## Given information
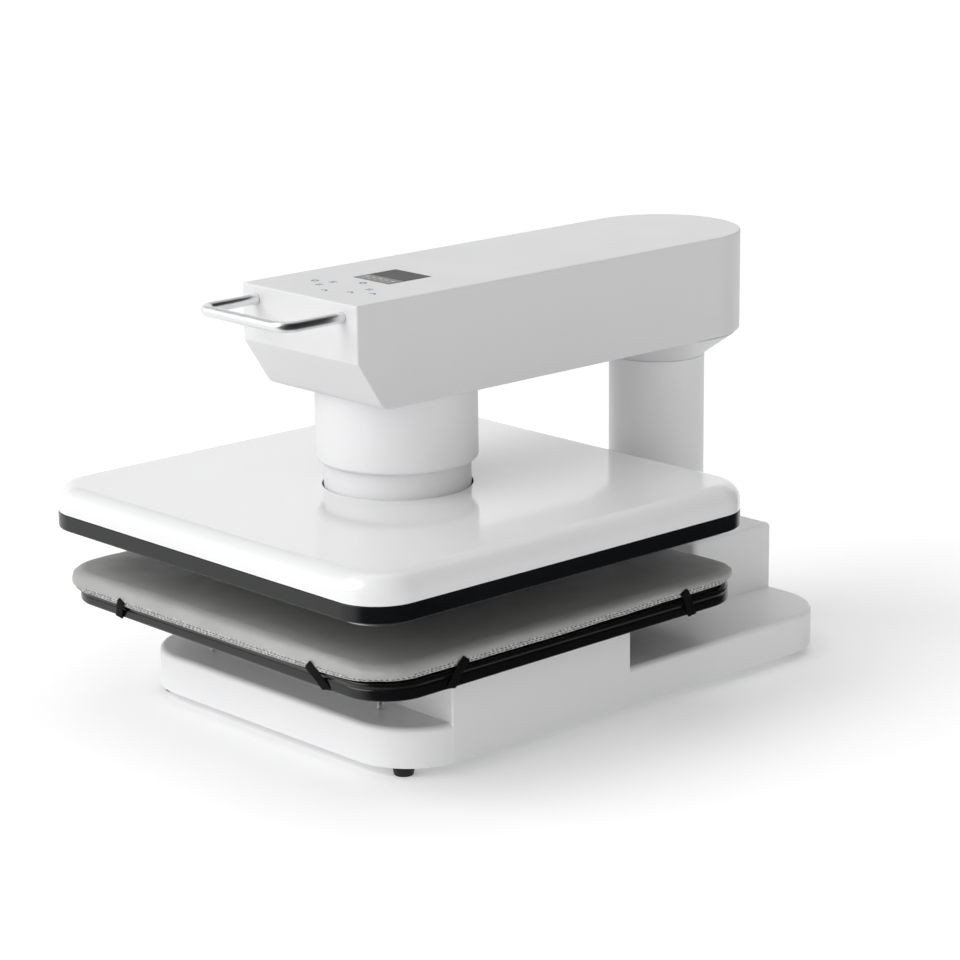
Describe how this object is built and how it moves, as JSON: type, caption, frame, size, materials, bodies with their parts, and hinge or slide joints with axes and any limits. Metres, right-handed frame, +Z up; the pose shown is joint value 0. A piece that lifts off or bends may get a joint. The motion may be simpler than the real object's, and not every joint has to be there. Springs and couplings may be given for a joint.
{
  "type": "heat press",
  "caption": "Swing-away heat press: a motor-driven square heated platen lowers from a swinging arm onto a fabric-covered pad on a low base.",
  "frame": {"origin": "on the surface the feet stand on, in the middle of the outline of the whole machine at rest", "axes": "+Z up, -Y towards the operator and the handle, +Y towards the column, +X to the operator's right"},
  "size_m": [0.4, 0.5606, 0.3392],
  "materials": {
    "white_paint": "satin white powder coat",
    "white_gloss": "glossy white moulded cover",
    "black_satin": "satin black moulded rim",
    "black_steel": "semi-gloss black paint",
    "grey_fabric": "grey coated heat-resistant cloth",
    "foam": "silicone sponge",
    "black_elastic": "woven black elastic",
    "rubber": "black rubber",
    "aluminium": "satin polished aluminium",
    "steel": "zinc plated steel",
    "polished_steel": "bright polished stud",
    "bronze": "machined bearing bronze",
    "insulation": "mineral fibre board",
    "black_glass": "dark display window",
    "board_green": "circuit board",
    "black_plastic": "black moulded plastic"
  },
  "bodies": {
    "base": {"base_shell": "white_paint", "base_plate": "steel", "column": "white_paint", "king_post": "steel", "thrust_washer": "bronze", "post_collar": "steel", "tray": "black_steel", "foam_pad": "foam", "pad_cover": "grey_fabric", "power_inlet": "black_plastic", "switch_housing": "black_plastic", "front_left_foot": "rubber", "front_right_foot": "rubber", "rear_left_foot": "rubber", "rear_right_foot": "rubber", "front_left_foot_screw": "steel", "front_right_foot_screw": "steel", "rear_left_foot_screw": "steel", "rear_right_foot_screw": "steel", "front_left_strap": "black_elastic", "front_right_strap": "black_elastic", "rear_left_strap": "black_elastic", "rear_right_strap": "black_elastic", "front_left_stud": "polished_steel", "front_right_stud": "polished_steel", "rear_left_stud": "polished_steel", "rear_right_stud": "polished_steel"},
    "rocker": {"power_rocker": "black_plastic"},
    "arm": {"arm_shell": "white_paint", "arm_bottom_cover": "white_paint", "swing_collar": "white_paint", "arm_beam": "steel", "swing_hub": "steel", "lower_swing_bush": "bronze", "upper_swing_bush": "bronze", "handle": "aluminium", "handle_nut_left": "steel", "handle_nut_right": "steel", "display_window": "black_glass", "control_board": "board_green", "power_supply": "aluminium", "cylinder_housing": "white_paint", "screw_bearing": "steel", "motor_bracket": "steel", "motor": "black_steel", "drive_belt": "rubber"},
    "head": {"ram_sleeve": "white_paint", "drive_nut": "bronze", "guide_rod_left": "steel", "guide_rod_right": "steel", "platen_cover": "white_gloss", "platen_rim": "black_satin", "heating_plate": "aluminium", "insulation_board": "insulation", "backing_plate": "steel", "thermostat": "aluminium"},
    "screw": {"lead_screw": "steel", "screw_pulley": "aluminium"},
    "motor_rotor": {"motor_shaft": "steel", "motor_pulley": "aluminium"}
  },
  "joints": [
    {"name": "arm_swing", "type": "hinge", "parent": "base", "child": "arm", "pos_m": [0, 0.2104, 0.234], "axis": [0, 0, 1], "range_deg": [-90, 90]},
    {"name": "head_press", "type": "slide", "parent": "arm", "child": "head", "axis": [0, 0, -1], "range_m": [0, 0.0306]},
    {"name": "screw_spin", "type": "hinge", "parent": "arm", "child": "screw", "pos_m": [0, -0.0803, 0.268], "axis": [0, 0, 1], "range_deg": [0, 1380]},
    {"name": "motor_spin", "type": "hinge", "parent": "arm", "child": "motor_rotor", "pos_m": [0, 0.0147, 0.268], "axis": [0, 0, 1], "range_deg": [0, 2760]},
    {"name": "power_rocker_tilt", "type": "hinge", "parent": "base", "child": "rocker", "pos_m": [0.062, 0.2541, 0.0678], "axis": [-1, 0, 0], "range_deg": [0, 16]}
  ],
  "couplings": [
    {"joint": "screw_spin", "follows": "head_press", "rad_per_m": 785.4},
    {"joint": "motor_spin", "follows": "head_press", "rad_per_m": 1570.8}
  ]
}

## Exercise
Each line of the material must be restated exactly.

## The response
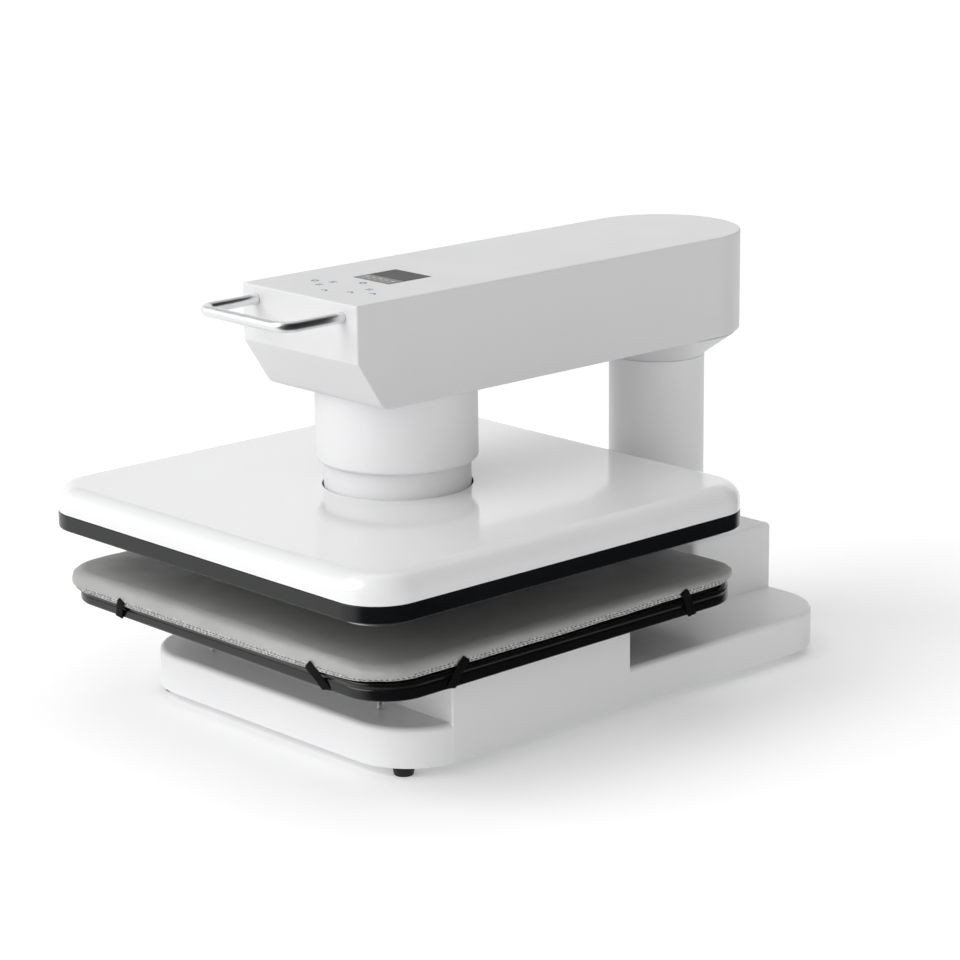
Describe how this object is built and how it moves, as JSON: type, caption, frame, size, materials, bodies with their parts, and hinge or slide joints with axes and any limits. Metres, right-handed frame, +Z up; the pose shown is joint value 0. A piece that lifts off or bends may get a joint. The motion may be simpler than the real object's, and not every joint has to be there. Springs and couplings may be given for a joint.
{
  "type": "heat press",
  "caption": "Swing-away heat press: a motor-driven square heated platen lowers from a swinging arm onto a fabric-covered pad on a low base.",
  "frame": {"origin": "on the surface the feet stand on, in the middle of the outline of the whole machine at rest", "axes": "+Z up, -Y towards the operator and the handle, +Y towards the column, +X to the operator's right"},
  "size_m": [0.4, 0.5606, 0.3392],
  "materials": {
    "white_paint": "satin white powder coat",
    "white_gloss": "glossy white moulded cover",
    "black_satin": "satin black moulded rim",
    "black_steel": "semi-gloss black paint",
    "grey_fabric": "grey coated heat-resistant cloth",
    "foam": "silicone sponge",
    "black_elastic": "woven black elastic",
    "rubber": "black rubber",
    "aluminium": "satin polished aluminium",
    "steel": "zinc plated steel",
    "polished_steel": "bright polished stud",
    "bronze": "machined bearing bronze",
    "insulation": "mineral fibre board",
    "black_glass": "dark display window",
    "board_green": "circuit board",
    "black_plastic": "black moulded plastic"
  },
  "bodies": {
    "base": {"base_shell": "white_paint", "base_plate": "steel", "column": "white_paint", "king_post": "steel", "thrust_washer": "bronze", "post_collar": "steel", "tray": "black_steel", "foam_pad": "foam", "pad_cover": "grey_fabric", "power_inlet": "black_plastic", "switch_housing": "black_plastic", "front_left_foot": "rubber", "front_right_foot": "rubber", "rear_left_foot": "rubber", "rear_right_foot": "rubber", "front_left_foot_screw": "steel", "front_right_foot_screw": "steel", "rear_left_foot_screw": "steel", "rear_right_foot_screw": "steel", "front_left_strap": "black_elastic", "front_right_strap": "black_elastic", "rear_left_strap": "black_elastic", "rear_right_strap": "black_elastic", "front_left_stud": "polished_steel", "front_right_stud": "polished_steel", "rear_left_stud": "polished_steel", "rear_right_stud": "polished_steel"},
    "rocker": {"power_rocker": "black_plastic"},
    "arm": {"arm_shell": "white_paint", "arm_bottom_cover": "white_paint", "swing_collar": "white_paint", "arm_beam": "steel", "swing_hub": "steel", "lower_swing_bush": "bronze", "upper_swing_bush": "bronze", "handle": "aluminium", "handle_nut_left": "steel", "handle_nut_right": "steel", "display_window": "black_glass", "control_board": "board_green", "power_supply": "aluminium", "cylinder_housing": "white_paint", "screw_bearing": "steel", "motor_bracket": "steel", "motor": "black_steel", "drive_belt": "rubber"},
    "head": {"ram_sleeve": "white_paint", "drive_nut": "bronze", "guide_rod_left": "steel", "guide_rod_right": "steel", "platen_cover": "white_gloss", "platen_rim": "black_satin", "heating_plate": "aluminium", "insulation_board": "insulation", "backing_plate": "steel", "thermostat": "aluminium"},
    "screw": {"lead_screw": "steel", "screw_pulley": "aluminium"},
    "motor_rotor": {"motor_shaft": "steel", "motor_pulley": "aluminium"}
  },
  "joints": [
    {"name": "arm_swing", "type": "hinge", "parent": "base", "child": "arm", "pos_m": [0, 0.2104, 0.234], "axis": [0, 0, 1], "range_deg": [-90, 90]},
    {"name": "head_press", "type": "slide", "parent": "arm", "child": "head", "axis": [0, 0, -1], "range_m": [0, 0.0306]},
    {"name": "screw_spin", "type": "hinge", "parent": "arm", "child": "screw", "pos_m": [0, -0.0803, 0.268], "axis": [0, 0, 1], "range_deg": [0, 1380]},
    {"name": "motor_spin", "type": "hinge", "parent": "arm", "child": "motor_rotor", "pos_m": [0, 0.0147, 0.268], "axis": [0, 0, 1], "range_deg": [0, 2760]},
    {"name": "power_rocker_tilt", "type": "hinge", "parent": "base", "child": "rocker", "pos_m": [0.062, 0.2541, 0.0678], "axis": [-1, 0, 0], "range_deg": [0, 16]}
  ],
  "couplings": [
    {"joint": "screw_spin", "follows": "head_press", "rad_per_m": 785.4},
    {"joint": "motor_spin", "follows": "head_press", "rad_per_m": 1570.8}
  ]
}